Repeat the full listing, word for word.
┄┄┄┄┄┄
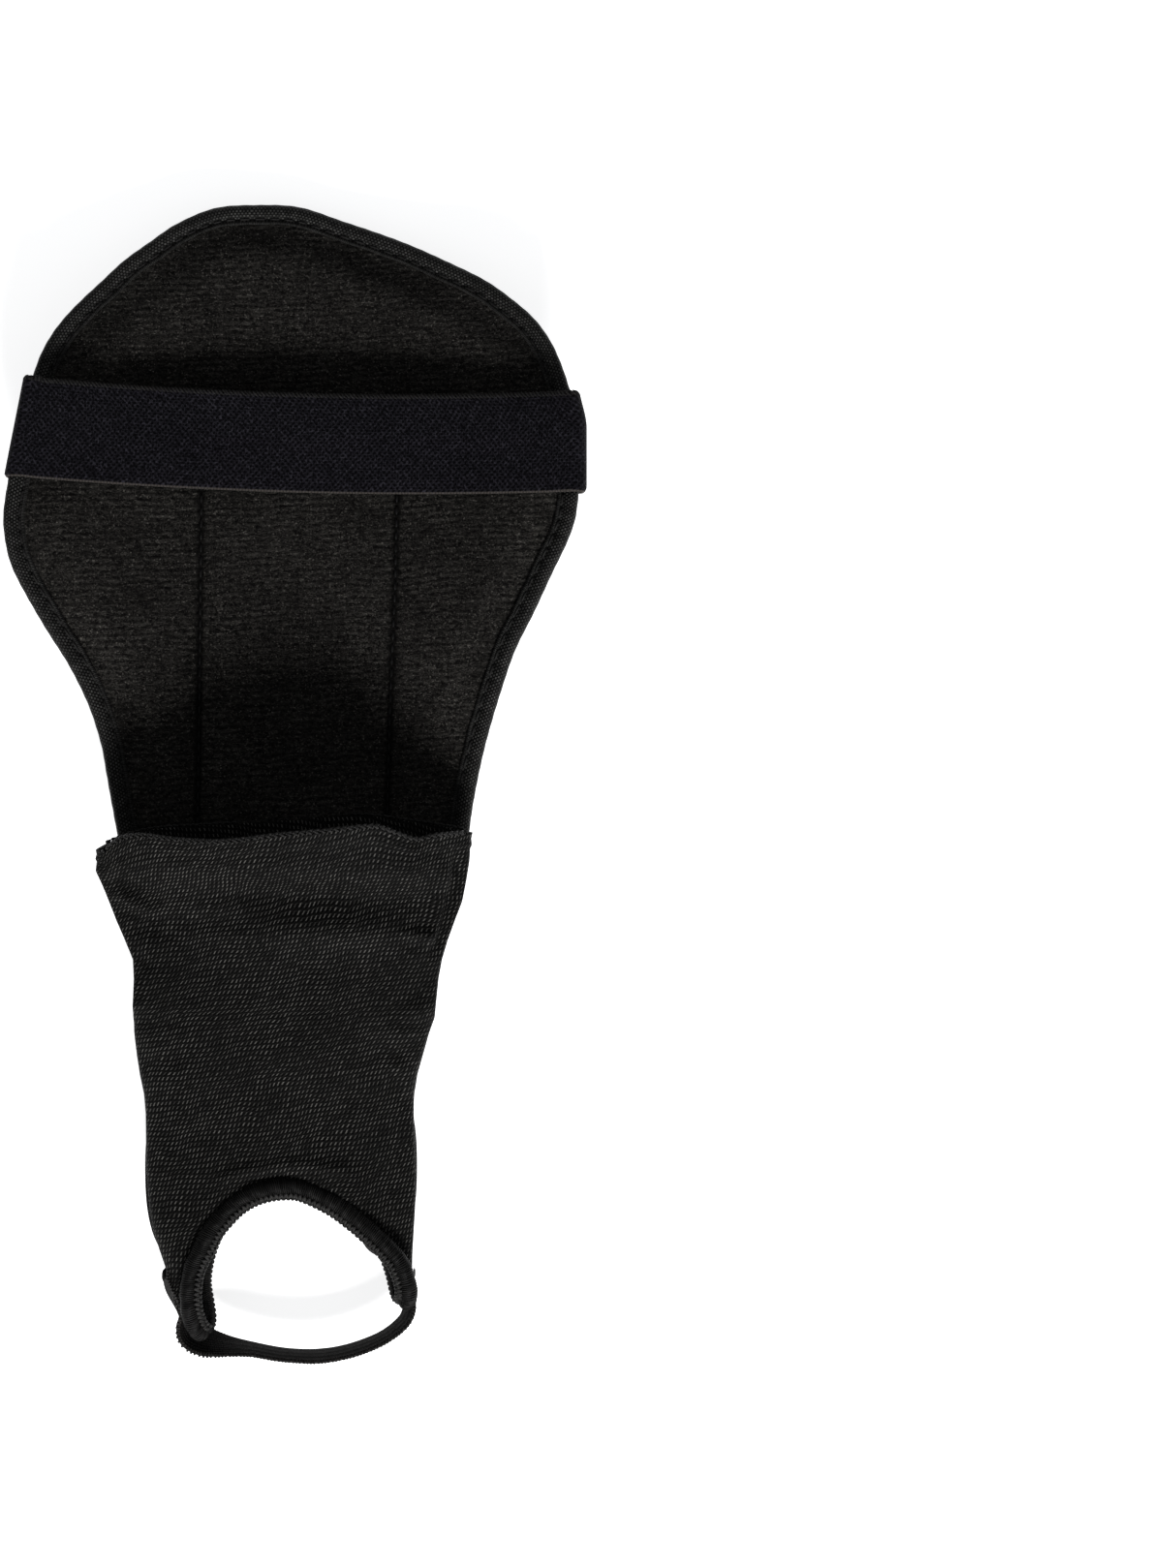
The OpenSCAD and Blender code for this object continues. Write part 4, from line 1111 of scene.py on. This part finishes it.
# shape of the hem, fading out over the first rows
fade = np.clip((np.interp(ROWS, [-40, -12.5], [0, 1])), 0, 1)[:, None] ** 2.2
sideb = smooth(0, 8, np.arange(NB))[None] * smooth(0, 8, NB - 1 - np.arange(NB))[None]
sb_ = hem_shift(SB[0, :, 0], True)
sf_ = hem_shift(SF[0, :, 0], False)
side_l, side_r = (sb_[0] + sf_[-1]) / 2, (sb_[-1] + sf_[0]) / 2
wb = np.exp(-np.arange(NB) / 5.0)
sb_ = sb_ + (side_l - sb_[0]) * wb + (side_r - sb_[-1]) * wb[::-1]
wf = np.exp(-np.arange(NF) / 5.0)
sf_ = sf_ + (side_r - sf_[0]) * wf + (side_l - sf_[-1]) * wf[::-1]
SB[..., 1] += (sb_ + 12.5)[None] * fade
SF[..., 1] += (sf_ + 12.5)[None] * fade
# the outer face turned into the mouth's lip sags a little between its high points
lipz = curve_of([[-50, 0], [-44, 0.5], [-38, 0.9], [-18, -0.7], [7, 0.3], [20, 1.0], [31, -1.6], [36, 0.2], [45, 0]], SB[0, :, 0])
SB[..., 2] += lipz[None] * fade * sideb
RB = relief(SB[..., 0], SB[..., 1]) * sideb
RF = (0.12 * wavy(SF[..., 0] + 9, SF[..., 1], 14.0))
RING3 = np.concatenate([SB, SF[:, 1:]], 1)  # closed: last column is the first
REL = np.concatenate([RB, RF[:, 1:]], 1)
RUV = np.concatenate([UB, UF[:, 1:]], 1)
RING3[:, -1] = RING3[:, 0]
REL[:, -1] = REL[:, 0]


def ring_normals(G):
    w = np.concatenate([G[:, -2:-1], G, G[:, 1:2]], 1)
    du = (w[:, 2:] - w[:, :-2])
    dv = np.gradient(G, axis=0)
    n = unit(np.cross(dv, du))
    n[:, -1] = n[:, 0]
    return n


RN = ring_normals(RING3)
if (RN[40, NB // 2, 2]) < 0:
    RN = -RN
back = np.zeros(RING3.shape[:2])
back[:, :NB] = 1
OUT = RING3 + RN * REL[..., None]
# hem: a doubled band with courses along it
hem_w = (RUV[..., 1] - RUV[0, 0, 1])
band = smooth(3.9, 3.3, hem_w)
OUT = OUT + RN * (band * (0.35 + 0.16 * np.cos(hem_w * 2 * math.pi / 1.15)))[..., None]
INN = RING3 + RN * REL[..., None] - RN * (1.15 + 0.25 * band)[..., None]


def clip_shell(name, A, B, UV, keep, mat):
    """Closed skin between two grids of points, only where keep holds."""
    a, b = A.shape[:2]
    idx = np.arange(a * b).reshape(a, b)
    n = a * b
    q = np.stack([idx[:-1, :-1], idx[:-1, 1:], idx[1:, 1:], idx[1:, :-1]], -1)
    cell = q[keep]
    faces = [cell, cell[:, ::-1] + n]
    pad = np.zeros((keep.shape[0] + 2, keep.shape[1] + 2), bool)
    pad[1:-1, 1:-1] = keep
    pad[:, 0] = pad[:, -2]
    pad[:, -1] = pad[:, 1]
    for (di, dj), (c0, c1) in {(-1, 0): (0, 1), (0, 1): (1, 2), (1, 0): (2, 3), (0, -1): (3, 0)}.items():
        near_ = pad[1 + di : 1 + di + keep.shape[0], 1 + dj : 1 + dj + keep.shape[1]]
        e = q[keep & ~near_]
        faces.append(np.stack([e[:, c1], e[:, c0], e[:, c0] + n, e[:, c1] + n], -1))
    faces = np.concatenate(faces)
    V = np.concatenate([A.reshape(-1, 3), B.reshape(-1, 3)])
    U = np.concatenate([UV.reshape(-1, 2), UV.reshape(-1, 2)])
    used = np.unique(faces)
    new = np.full(len(V), -1)
    new[used] = np.arange(len(used))
    uv = U[faces.ravel()]
    o = raw_object(name, V[used], new[faces], uv, [mat], np.zeros(len(faces)))
    bm = bmesh.new()
    bm.from_mesh(o.data)
    bmesh.ops.remove_doubles(bm, verts=bm.verts, dist=2e-6)
    bmesh.ops.recalc_face_normals(bm, faces=bm.faces)
    bm.to_mesh(o.data)
    bm.free()
    return o


CX, CY = OUT[..., 0], OUT[..., 1]
gone_b = inside(CX, CY, hole(HEEL)) & (back > 0.5)
gone_f = inside(CX, CY, hole(TOE)) & (back < 0.5)
lobe_end = CY < np.where(CX < 0, -137.4, -134.4)
gone = gone_b | gone_f | lobe_end
keep = ~(gone[:-1, :-1] | gone[1:, :-1] | gone[:-1, 1:] | gone[1:, 1:])
# columns at the folds belong to both layers
sleeve = clip_shell("ankle_sleeve_knit", OUT, INN, RUV, keep, KNIT)
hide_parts("sleeve_upper", "sleeve_top_hem", "sleeve_lower")
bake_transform(sleeve)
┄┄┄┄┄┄
● **Result of this exercise**:
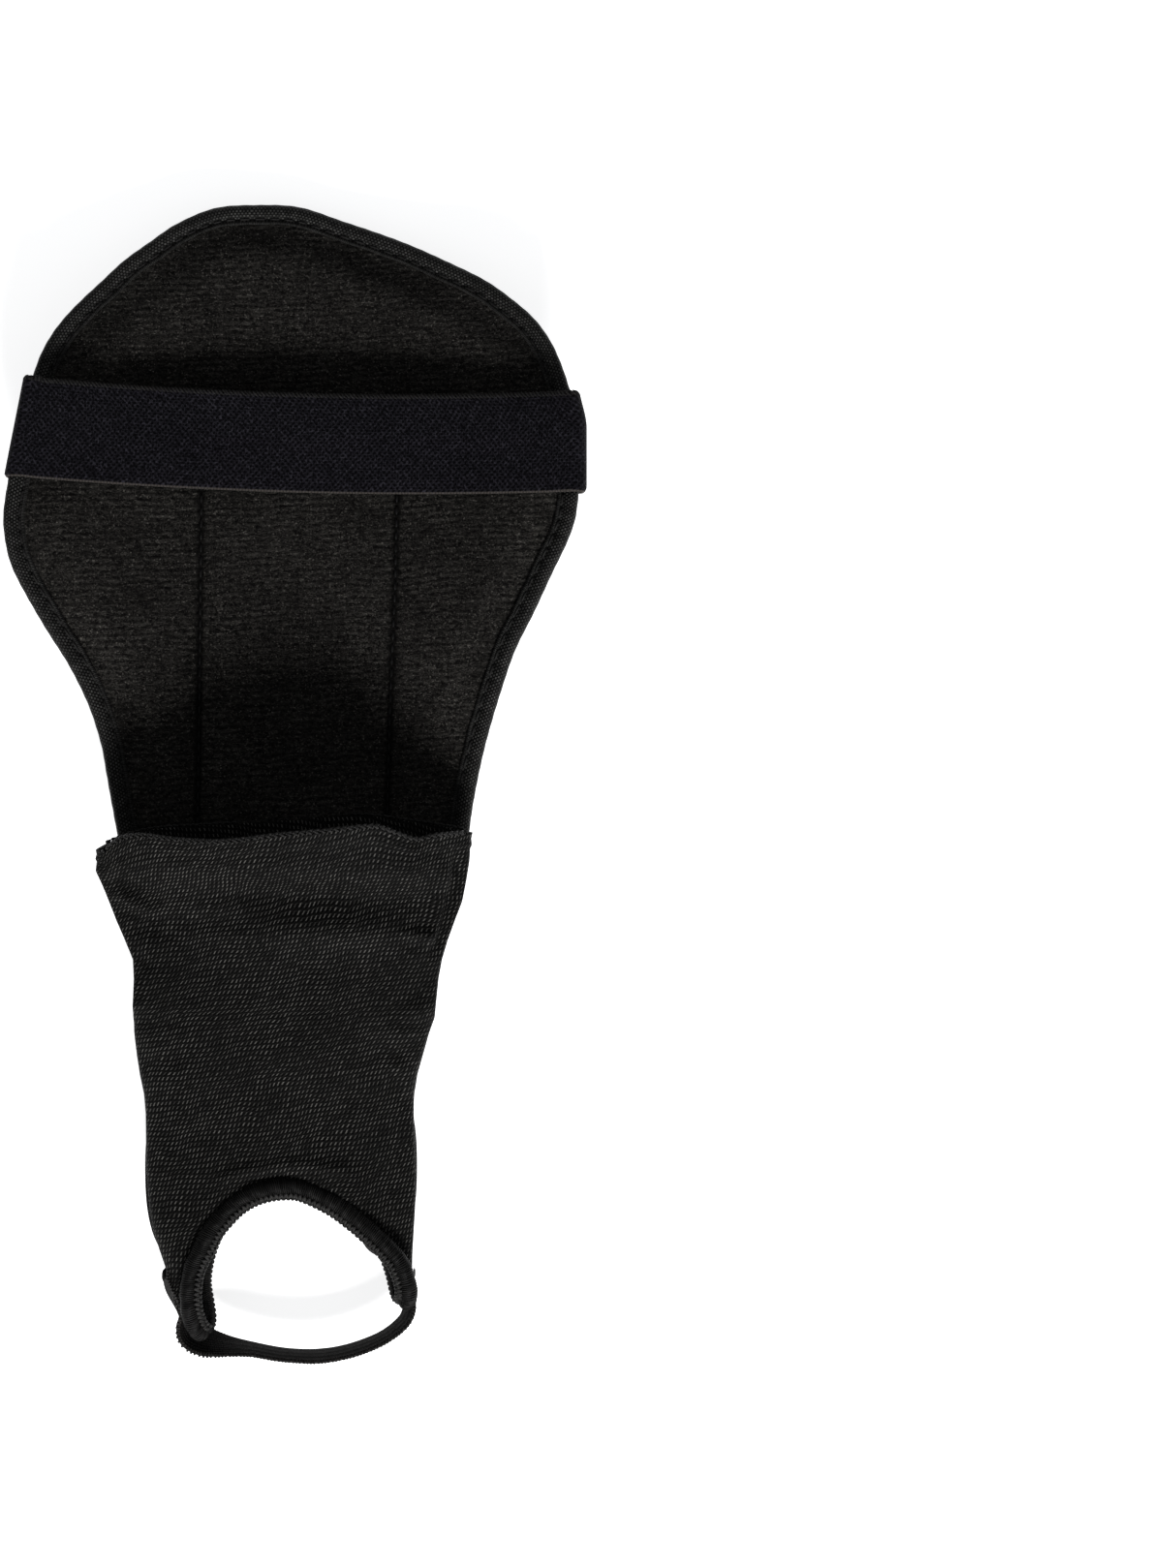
The OpenSCAD and Blender code for this object continues. Write part 4, from line 1111 of scene.py on. This part finishes it.
# shape of the hem, fading out over the first rows
fade = np.clip((np.interp(ROWS, [-40, -12.5], [0, 1])), 0, 1)[:, None] ** 2.2
sideb = smooth(0, 8, np.arange(NB))[None] * smooth(0, 8, NB - 1 - np.arange(NB))[None]
sb_ = hem_shift(SB[0, :, 0], True)
sf_ = hem_shift(SF[0, :, 0], False)
side_l, side_r = (sb_[0] + sf_[-1]) / 2, (sb_[-1] + sf_[0]) / 2
wb = np.exp(-np.arange(NB) / 5.0)
sb_ = sb_ + (side_l - sb_[0]) * wb + (side_r - sb_[-1]) * wb[::-1]
wf = np.exp(-np.arange(NF) / 5.0)
sf_ = sf_ + (side_r - sf_[0]) * wf + (side_l - sf_[-1]) * wf[::-1]
SB[..., 1] += (sb_ + 12.5)[None] * fade
SF[..., 1] += (sf_ + 12.5)[None] * fade
# the outer face turned into the mouth's lip sags a little between its high points
lipz = curve_of([[-50, 0], [-44, 0.5], [-38, 0.9], [-18, -0.7], [7, 0.3], [20, 1.0], [31, -1.6], [36, 0.2], [45, 0]], SB[0, :, 0])
SB[..., 2] += lipz[None] * fade * sideb
RB = relief(SB[..., 0], SB[..., 1]) * sideb
RF = (0.12 * wavy(SF[..., 0] + 9, SF[..., 1], 14.0))
RING3 = np.concatenate([SB, SF[:, 1:]], 1)  # closed: last column is the first
REL = np.concatenate([RB, RF[:, 1:]], 1)
RUV = np.concatenate([UB, UF[:, 1:]], 1)
RING3[:, -1] = RING3[:, 0]
REL[:, -1] = REL[:, 0]


def ring_normals(G):
    w = np.concatenate([G[:, -2:-1], G, G[:, 1:2]], 1)
    du = (w[:, 2:] - w[:, :-2])
    dv = np.gradient(G, axis=0)
    n = unit(np.cross(dv, du))
    n[:, -1] = n[:, 0]
    return n


RN = ring_normals(RING3)
if (RN[40, NB // 2, 2]) < 0:
    RN = -RN
back = np.zeros(RING3.shape[:2])
back[:, :NB] = 1
OUT = RING3 + RN * REL[..., None]
# hem: a doubled band with courses along it
hem_w = (RUV[..., 1] - RUV[0, 0, 1])
band = smooth(3.9, 3.3, hem_w)
OUT = OUT + RN * (band * (0.35 + 0.16 * np.cos(hem_w * 2 * math.pi / 1.15)))[..., None]
INN = RING3 + RN * REL[..., None] - RN * (1.15 + 0.25 * band)[..., None]


def clip_shell(name, A, B, UV, keep, mat):
    """Closed skin between two grids of points, only where keep holds."""
    a, b = A.shape[:2]
    idx = np.arange(a * b).reshape(a, b)
    n = a * b
    q = np.stack([idx[:-1, :-1], idx[:-1, 1:], idx[1:, 1:], idx[1:, :-1]], -1)
    cell = q[keep]
    faces = [cell, cell[:, ::-1] + n]
    pad = np.zeros((keep.shape[0] + 2, keep.shape[1] + 2), bool)
    pad[1:-1, 1:-1] = keep
    pad[:, 0] = pad[:, -2]
    pad[:, -1] = pad[:, 1]
    for (di, dj), (c0, c1) in {(-1, 0): (0, 1), (0, 1): (1, 2), (1, 0): (2, 3), (0, -1): (3, 0)}.items():
        near_ = pad[1 + di : 1 + di + keep.shape[0], 1 + dj : 1 + dj + keep.shape[1]]
        e = q[keep & ~near_]
        faces.append(np.stack([e[:, c1], e[:, c0], e[:, c0] + n, e[:, c1] + n], -1))
    faces = np.concatenate(faces)
    V = np.concatenate([A.reshape(-1, 3), B.reshape(-1, 3)])
    U = np.concatenate([UV.reshape(-1, 2), UV.reshape(-1, 2)])
    used = np.unique(faces)
    new = np.full(len(V), -1)
    new[used] = np.arange(len(used))
    uv = U[faces.ravel()]
    o = raw_object(name, V[used], new[faces], uv, [mat], np.zeros(len(faces)))
    bm = bmesh.new()
    bm.from_mesh(o.data)
    bmesh.ops.remove_doubles(bm, verts=bm.verts, dist=2e-6)
    bmesh.ops.recalc_face_normals(bm, faces=bm.faces)
    bm.to_mesh(o.data)
    bm.free()
    return o


CX, CY = OUT[..., 0], OUT[..., 1]
gone_b = inside(CX, CY, hole(HEEL)) & (back > 0.5)
gone_f = inside(CX, CY, hole(TOE)) & (back < 0.5)
lobe_end = CY < np.where(CX < 0, -137.4, -134.4)
gone = gone_b | gone_f | lobe_end
keep = ~(gone[:-1, :-1] | gone[1:, :-1] | gone[:-1, 1:] | gone[1:, 1:])
# columns at the folds belong to both layers
sleeve = clip_shell("ankle_sleeve_knit", OUT, INN, RUV, keep, KNIT)
hide_parts("sleeve_upper", "sleeve_top_hem", "sleeve_lower")
bake_transform(sleeve)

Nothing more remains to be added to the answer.